The day to day life of a mother with a sick child in Venezuela consists of actively seeking to get the medicines for her child as those medicines simply never make it to the Venezuelan hospitals. Tons of “Go Fund Me” pages are disseminated around the mostly used social networks, like Twitter or Instagram, as parents desperately seek to find the financial resources to fund the import of the medicines their child is in need of as these medicines are not found or produced in Venezuela.
If the medication is somehow available in the country’s grounds, they are mostly found on the black market and marked up to a price that nearly no one can afford.
President of the Venezuelan Medical Federation (FMV), Douglas León Natera declared in May 2015, that the scarcity of medicine in pharmacies and hospitals in the country had reached 95 percent. As proof of this barbaric scarcity, Lucero Rodriguez, mother of baby with cystic fibrosis, said in a CNN report that things were getting worse and worse.
“We can’t get medical supplies for the baby, we can’t even find the formula he needs to grow. Now we’re making sacrifices."
Rodriguez added with a tone of distinguishable agony, “I’ve been in this hospital for 15 days and I’ve witnessed how children are dying every day.”
Radio and TV shows (not government controlled) are not only a means for the population to become aware of the reality of the country, but they’ve also become a place where these desperate parents are allowed to publicly make a petition for the medicine they so arduously seek, in the hopes that someone who is watching will make a donation if they are in possession of the medication or treatment their sick child needs.

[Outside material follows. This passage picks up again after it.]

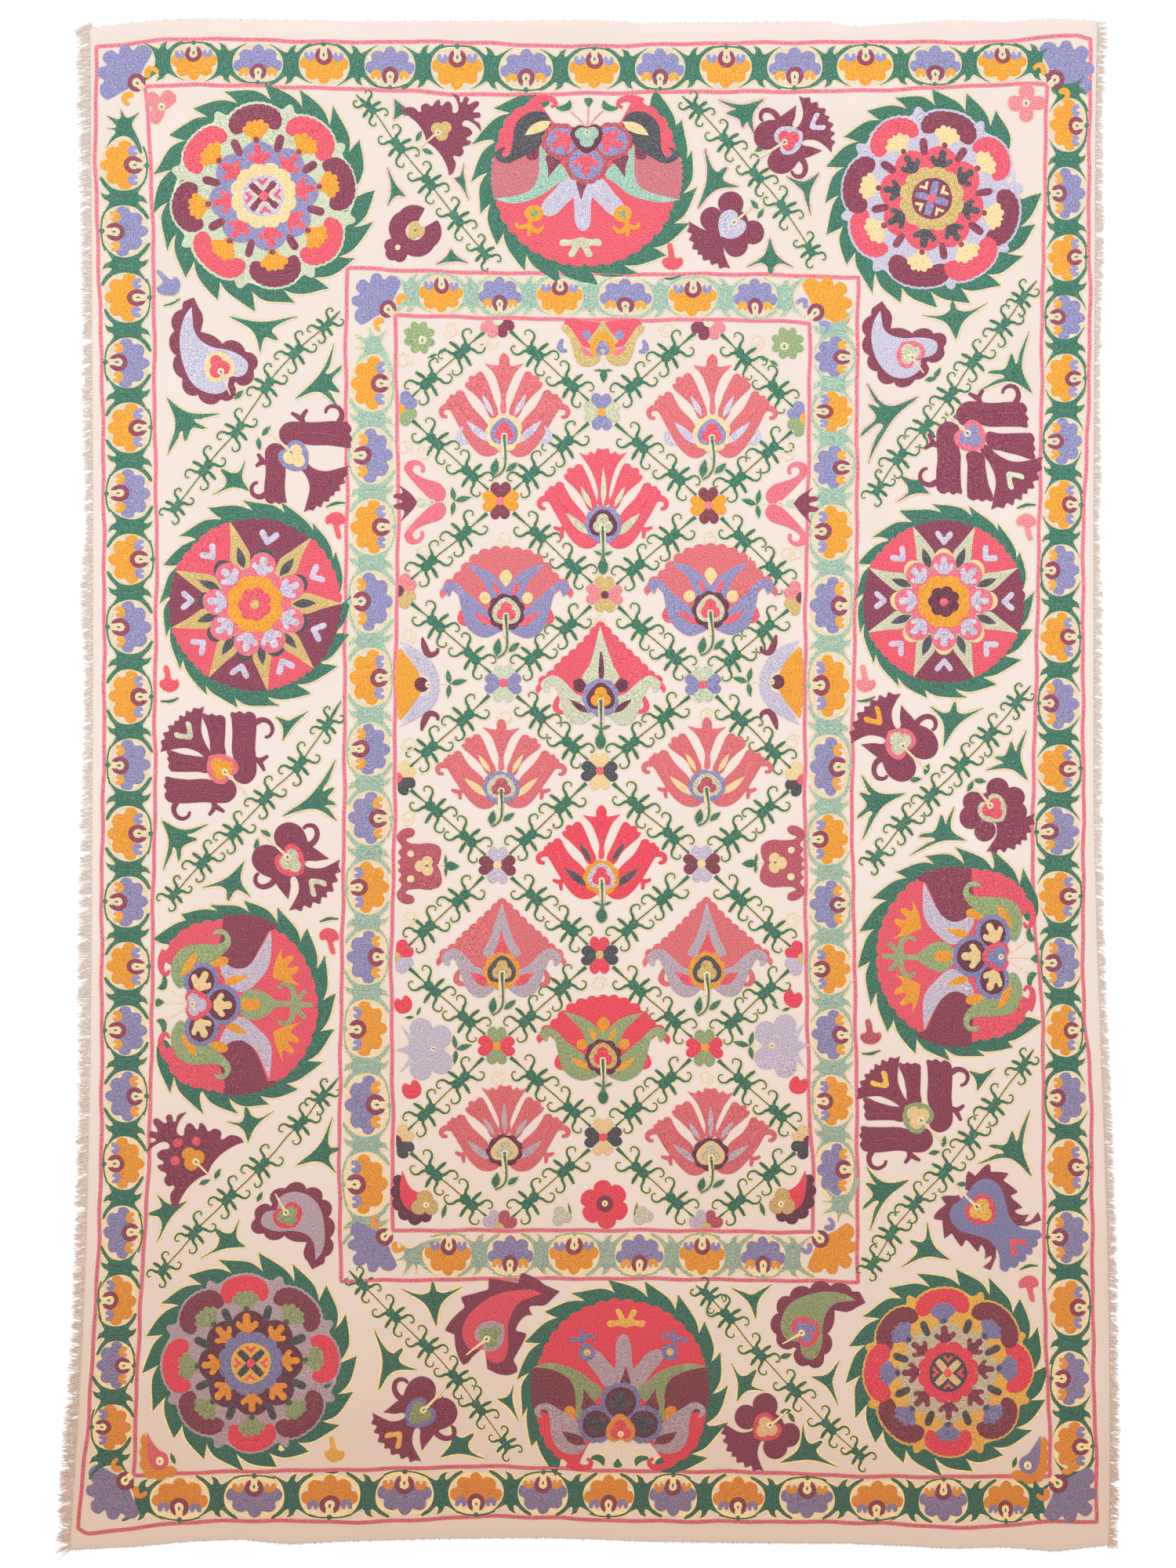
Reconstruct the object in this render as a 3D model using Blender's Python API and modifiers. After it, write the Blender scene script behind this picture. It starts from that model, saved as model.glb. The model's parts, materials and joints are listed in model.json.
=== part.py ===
"""A suzani: an embroidered cotton cloth that lies flat, with frayed threads down its two long sides.

Metres, +Z up. The long sides run along Y and the cloth's head is at +Y. The origin is on the floor,
under the middle of the whole outline.
"""
import math
import random
from collections import namedtuple

import bmesh
import bpy
import numpy as np

# --- Driving sizes ---------------------------------------------------------------------------------
CLOTH_HALF_LENGTH = 1.070    # the mean of the head and foot edges
CLOTH_THICKNESS = 0.0020     # the cotton with its silk stitches
GRID_ACROSS = 32             # cells of the sheet from side to side
GRID_ALONG = 46              # cells of the sheet from foot to head

FRINGE_THICKNESS = 0.0012
STRIP_WIDTH = 0.0040         # the loosened band that the frayed threads hang on to
SEAM_GAP = 0.0003            # clearance between the strip and the cloth's edge
LOCK_COUNT = 118             # locks of thread on each long side
LOCK_ROOT = 0.0078
LOCK_TIP = 0.0020
LOCK_SWAY = 0.0050           # how far a tip may lean up or down the side
LOCK_SHORTEST = 0.45         # the shortest lock, as a share of the length stated for its stretch

# The long sides, from head to foot: where each edge of the cloth runs, and how long its threads are.
Side = namedtuple("Side", "y left left_fringe right right_fringe")
SIDES = [
    Side(1.072, -0.699, 0.025, 0.713, 0.018),
    Side(0.950, -0.698, 0.022, 0.711, 0.012),
    Side(0.760, -0.697, 0.019, 0.710, 0.015),
    Side(0.560, -0.696, 0.018, 0.709, 0.010),
    Side(0.440, -0.695, 0.016, 0.708, 0.014),
    Side(0.365, -0.695, 0.014, 0.708, 0.009),
    Side(0.265, -0.695, 0.023, 0.708, 0.015),
    Side(0.165, -0.695, 0.016, 0.708, 0.015),
    Side(-0.030, -0.696, 0.019, 0.708, 0.015),
    Side(-0.200, -0.697, 0.024, 0.712, 0.013),
    Side(-0.400, -0.699, 0.020, 0.719, 0.015),
    Side(-0.625, -0.704, 0.021, 0.727, 0.016),
    Side(-0.780, -0.710, 0.020, 0.730, 0.015),
    Side(-0.905, -0.717, 0.023, 0.731, 0.017),
    Side(-0.990, -0.723, 0.024, 0.731, 0.015),
    Side(-1.072, -0.727, 0.022, 0.729, 0.015),
]

# The two raw ends, from left to right: where the head and the foot of the cloth run.
End = namedtuple("End", "x head foot")
ENDS = [
    End(-0.727, 1.057, -1.072),
    End(-0.634, 1.069, -1.067),
    End(-0.562, 1.074, -1.060),
    End(-0.491, 1.073, -1.057),
    End(-0.419, 1.072, -1.064),
    End(-0.348, 1.070, -1.060),
    End(-0.205, 1.070, -1.056),
    End(-0.062, 1.071, -1.055),
    End(0.010, 1.072, -1.057),
    End(0.081, 1.067, -1.060),
    End(0.224, 1.069, -1.062),
    End(0.338, 1.070, -1.063),
    End(0.367, 1.062, -1.063),
    End(0.439, 1.067, -1.066),
    End(0.510, 1.072, -1.070),
    End(0.582, 1.069, -1.068),
    End(0.653, 1.074, -1.074),
    End(0.731, 1.069, -1.065),
]

# Soft puckers, where the stitching draws the cotton in and the cloth lifts off the floor.
# along and across are the half sizes of a pucker, and turn is its direction in degrees from +X.
Pucker = namedtuple("Pucker", "x y along across turn height")
PUCKERS = [
    Pucker(-0.500, 0.905, 0.190, 0.075, 24, 0.0032),
    Pucker(0.300, 0.960, 0.240, 0.060, -4, 0.0030),
    Pucker(0.560, 0.560, 0.200, 0.080, 68, 0.0034),
    Pucker(-0.545, 0.450, 0.210, 0.070, 82, 0.0030),
    Pucker(-0.100, 0.560, 0.260, 0.085, -12, 0.0026),
    Pucker(0.120, 0.170, 0.220, 0.090, 35, 0.0024),
    Pucker(-0.260, -0.090, 0.230, 0.080, -52, 0.0028),
    Pucker(0.560, -0.160, 0.240, 0.075, 96, 0.0036),
    Pucker(-0.560, -0.420, 0.220, 0.080, 74, 0.0032),
    Pucker(0.220, -0.460, 0.210, 0.085, 14, 0.0024),
    Pucker(-0.320, -0.860, 0.260, 0.075, 8, 0.0036),
    Pucker(0.410, -0.840, 0.230, 0.080, -18, 0.0034),
]

# Name: (colour as linear RGB, roughness)
FINISHES = {
    "ground_cloth": ((0.90, 0.79, 0.71), 0.92),
    "fringe": ((0.88, 0.75, 0.66), 0.95),
}


# --- The cloth's outline and its surface -----------------------------------------------------------
def read(rows, key, value, at):
    """The value column of a table, read at a place along its key column."""
    ordered = sorted(rows, key=lambda row: getattr(row, key))
    return float(np.interp(at, [getattr(r, key) for r in ordered], [getattr(r, value) for r in ordered]))


def sheet_point(across, along):
    """A point of the sheet: across and along run from 0 to 1, from the left side and from the foot."""
    level = (2 * along - 1) * CLOTH_HALF_LENGTH
    left = read(SIDES, "y", "left", level)
    right = read(SIDES, "y", "right", level)
    x = left + (right - left) * across
    foot = read(ENDS, "x", "foot", x)
    head = read(ENDS, "x", "head", x)
    return x, foot + (head - foot) * along


def lift(x, y):
    """How far the underside of the cloth stands off the floor."""
    height = 0.0
    for fold in PUCKERS:
        turn = math.radians(fold.turn)
        run = (x - fold.x) * math.cos(turn) + (y - fold.y) * math.sin(turn)
        side = (y - fold.y) * math.cos(turn) - (x - fold.x) * math.sin(turn)
        reach = 1 - math.hypot(run / fold.along, side / fold.across)
        if reach > 0:
            height = max(height, fold.height * reach * reach * (3 - 2 * reach))
    return height


def side_points(edge):
    """The corners of the sheet's grid down one long side, from foot to head."""
    across = 0 if edge == "left" else 1
    return [sheet_point(across, row / GRID_ALONG) for row in range(GRID_ALONG + 1)]


# --- Finishes and placing --------------------------------------------------------------------------
def finish(name):
    colour, roughness = FINISHES[name]
    material = bpy.data.materials.new(name)
    material.use_nodes = True
    shader = material.node_tree.nodes["Principled BSDF"]
    shader.inputs["Base Color"].default_value = (*colour, 1)
    shader.inputs["Roughness"].default_value = roughness
    material.diffuse_color = (*colour, 1)
    return material


def add_object(name, data, material):
    data.materials.append(material)
    piece = bpy.data.objects.new(name, data)
    bpy.data.collections["suzani"].objects.link(piece)
    return piece


# --- The pieces ------------------------------------------------------------------------------------
def make_ground_cloth():
    """One sheet: a flat grid moved on to the outline and the puckers, then given its thickness."""
    grid = bmesh.new()
    bmesh.ops.create_grid(grid, x_segments=GRID_ACROSS, y_segments=GRID_ALONG, size=0.5)
    for corner in grid.verts:
        x, y = sheet_point(corner.co.x + 0.5, corner.co.y + 0.5)
        corner.co = (x, y, lift(x, y))
    mesh = bpy.data.meshes.new("ground_cloth")
    grid.to_mesh(mesh)
    grid.free()
    mesh.shade_smooth()
    cloth = add_object("ground_cloth", mesh, finish("ground_cloth"))
    body = cloth.modifiers.new("thickness", "SOLIDIFY")
    body.thickness = CLOTH_THICKNESS
    body.offset = 1
    return cloth


def fringe_outline(edge):
    """The outline of one side's frayed threads: down the strip's inner line, then up round each lock."""
    out = -1 if edge == "left" else 1
    inner = [(x + out * SEAM_GAP, y) for x, y in side_points(edge)]
    ys = [y for _, y in inner]
    xs = [x for x, _ in inner]
    chance = random.Random(edge)
    pitch = (ys[-1] - ys[0]) / LOCK_COUNT
    outer = []
    for lock in range(LOCK_COUNT):
        middle = ys[0] + (lock + 0.5) * pitch
        strip_edge = float(np.interp(middle, ys, xs)) + out * STRIP_WIDTH
        longest = read(SIDES, "y", edge + "_fringe", middle)
        length = longest * chance.uniform(LOCK_SHORTEST, 1) - STRIP_WIDTH
        lean = chance.uniform(-LOCK_SWAY, LOCK_SWAY)
        bend = lean * chance.uniform(0.1, 0.5)
        waist = (LOCK_ROOT + LOCK_TIP) / 2
        outer += [
            (strip_edge, middle - LOCK_ROOT / 2),
            (strip_edge + out * length * 0.55, middle + bend - waist / 2),
            (strip_edge + out * length, middle + lean - LOCK_TIP / 2),
            (strip_edge + out * length, middle + lean + LOCK_TIP / 2),
            (strip_edge + out * length * 0.55, middle + bend + waist / 2),
            (strip_edge, middle + LOCK_ROOT / 2),
        ]
    head = (xs[-1] + out * STRIP_WIDTH, ys[-1])
    foot = (xs[0] + out * STRIP_WIDTH, ys[0])
    return inner[::-1] + [foot] + outer + [head]


def make_fringe(edge, material):
    """One side's locks and the strip that holds their roots, as a flat outline with a thickness."""
    outline = fringe_outline(edge)
    curve = bpy.data.curves.new("fringe_" + edge, "CURVE")
    curve.dimensions = "2D"
    curve.fill_mode = "BOTH"
    curve.extrude = FRINGE_THICKNESS / 2
    spline = curve.splines.new("POLY")
    spline.points.add(len(outline) - 1)
    for point, (x, y) in zip(spline.points, outline):
        point.co = (x, y, 0, 1)
    spline.use_cyclic_u = True
    fringe = add_object("fringe_" + edge, curve, material)
    fringe.location.z = FRINGE_THICKNESS / 2
    return fringe


def main():
    for old in list(bpy.data.objects):
        bpy.data.objects.remove(old, do_unlink=True)
    collection = bpy.data.collections.new("suzani")
    bpy.context.scene.collection.children.link(collection)
    make_ground_cloth()
    threads = finish("fringe")
    make_fringe("left", threads)
    make_fringe("right", threads)


main()
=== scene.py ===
# %% [markdown]
# # A suzani: silk chain stitch on a cotton cloth
#
# A suzani is a bedroom hanging or bed cover from Central Asia. A family drew flowers in ink on plain
# cotton, and worked them in silk, row after row of chain stitch that follows the outline of each shape.
# This notebook lays the cloth on a floor and then does the same: it works out each outline in
# millimetres, fills it with a thin mesh of thread, and lets the rows follow the outline.

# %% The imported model, as the frame
import json
import math
import random

import bmesh
import bpy
import numpy as np
from mathutils.geometry import delaunay_2d_cdt
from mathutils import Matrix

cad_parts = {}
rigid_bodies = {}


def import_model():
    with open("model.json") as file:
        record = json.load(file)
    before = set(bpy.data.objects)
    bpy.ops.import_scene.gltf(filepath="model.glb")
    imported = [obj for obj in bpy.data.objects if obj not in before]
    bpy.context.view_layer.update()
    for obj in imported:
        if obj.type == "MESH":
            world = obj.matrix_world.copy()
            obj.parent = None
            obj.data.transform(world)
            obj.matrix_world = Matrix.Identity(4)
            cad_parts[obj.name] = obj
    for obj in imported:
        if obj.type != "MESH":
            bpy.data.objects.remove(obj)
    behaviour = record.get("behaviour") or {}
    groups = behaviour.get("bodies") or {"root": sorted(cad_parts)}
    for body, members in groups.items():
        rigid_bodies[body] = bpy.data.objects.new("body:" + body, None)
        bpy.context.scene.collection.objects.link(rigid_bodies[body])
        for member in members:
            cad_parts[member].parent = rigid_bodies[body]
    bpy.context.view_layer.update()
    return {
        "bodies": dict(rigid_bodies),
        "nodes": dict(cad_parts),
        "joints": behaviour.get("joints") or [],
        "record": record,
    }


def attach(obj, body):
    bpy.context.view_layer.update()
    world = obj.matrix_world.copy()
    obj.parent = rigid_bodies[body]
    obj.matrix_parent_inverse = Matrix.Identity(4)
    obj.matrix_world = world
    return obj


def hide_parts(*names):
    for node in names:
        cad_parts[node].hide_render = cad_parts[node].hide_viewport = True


for old in list(bpy.data.objects):
    bpy.data.objects.remove(old, do_unlink=True)
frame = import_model()
MM = 0.001

# %% [markdown]
# ## The cloth's own map
#
# Every place on the cloth is written in millimetres from its middle, with x to the right and y to the
# head. A point is one complex number, x + yj: adding moves it, multiplying turns and sizes it, so a
# motif drawn once can be put down anywhere by a single line of arithmetic.

# %% The edges of the cloth
CLOTH_THICKNESS = 2.0
HALF_LENGTH = 1070.0
# Level on the cloth: left edge, length of the left threads, right edge, length of the right threads.
LEFT_EDGE, RIGHT_EDGE = 1, 3     # columns of SIDES
SIDES = np.array([
    (1072, -699, 25, 713, 18), (950, -698, 22, 711, 12), (760, -697, 19, 710, 15), (560, -696, 18, 709, 10),
    (440, -695, 16, 708, 14), (365, -695, 14, 708, 9), (265, -695, 23, 708, 15), (165, -695, 16, 708, 15),
    (-30, -696, 19, 708, 15), (-200, -697, 24, 712, 13), (-400, -699, 20, 719, 15),
    (-625, -704, 21, 727, 16), (-780, -710, 20, 730, 15), (-905, -717, 23, 731, 17),
    (-990, -723, 24, 731, 15), (-1072, -727, 22, 729, 15),
], float)[::-1]
# Place across the cloth: head edge, foot edge.
HEAD_EDGE, FOOT_EDGE = 1, 2      # columns of ENDS
ENDS = np.array([
    (-727, 1057, -1072), (-634, 1069, -1067), (-562, 1074, -1060), (-491, 1073, -1057), (-419, 1072, -1064),
    (-348, 1070, -1060), (-205, 1070, -1056), (-62, 1071, -1055), (10, 1072, -1057), (81, 1067, -1060),
    (224, 1069, -1062), (338, 1070, -1063), (367, 1062, -1063), (439, 1067, -1066), (510, 1072, -1070),
    (582, 1069, -1068), (653, 1074, -1074), (731, 1069, -1065),
], float)
# Soft puckers: x, y, half length, half width, direction in degrees, height.
PUCKERS = [
    (-500, 905, 190, 75, 24, 3.2), (300, 960, 240, 60, -4, 3.0), (560, 560, 200, 80, 68, 3.4),
    (-545, 450, 210, 70, 82, 3.0), (-100, 560, 260, 85, -12, 2.6), (120, 170, 220, 90, 35, 2.4),
    (-260, -90, 230, 80, -52, 2.8), (560, -160, 240, 75, 96, 3.6), (-560, -420, 220, 80, 74, 3.2),
    (220, -460, 210, 85, 14, 2.4), (-320, -860, 260, 75, 8, 3.6), (410, -840, 230, 80, -18, 3.4),
]


def sheet_point(across, along):
    """A point of the sheet in mm: across and along run from 0 to 1, from the left side and the foot."""
    level = (2 * along - 1) * HALF_LENGTH
    left = np.interp(level, SIDES[:, 0], SIDES[:, LEFT_EDGE])
    right = np.interp(level, SIDES[:, 0], SIDES[:, RIGHT_EDGE])
    x = left + (right - left) * across
    foot = np.interp(x, ENDS[:, 0], ENDS[:, FOOT_EDGE])
    head = np.interp(x, ENDS[:, 0], ENDS[:, HEAD_EDGE])
    return x, foot + (head - foot) * along


def lift(x, y):
    """How far the underside of the cloth stands off the floor, in mm."""
    height = np.zeros(np.broadcast(x, y).shape)
    for px, py, along, across, turn, tall in PUCKERS:
        c, s = math.cos(math.radians(turn)), math.sin(math.radians(turn))
        run, side = (x - px) * c + (y - py) * s, (y - py) * c - (x - px) * s
        reach = np.clip(1 - np.hypot(run / along, side / across), 0, 1)
        height = np.maximum(height, tall * reach * reach * (3 - 2 * reach))
    return height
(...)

Sick Venezuelan children don’t get to enjoy a childhood of happiness and freedom. They don’t get the chance to dream about the future. They are forced to live in a today that they can’t change as their future is uncertain. Not only is their hope is being taken away as they inevitable become aware that their time on this earth is coming to an end and there’s virtually nothing to do about it, but their innocence is stolen as they spend their time worrying about when that day is going to come.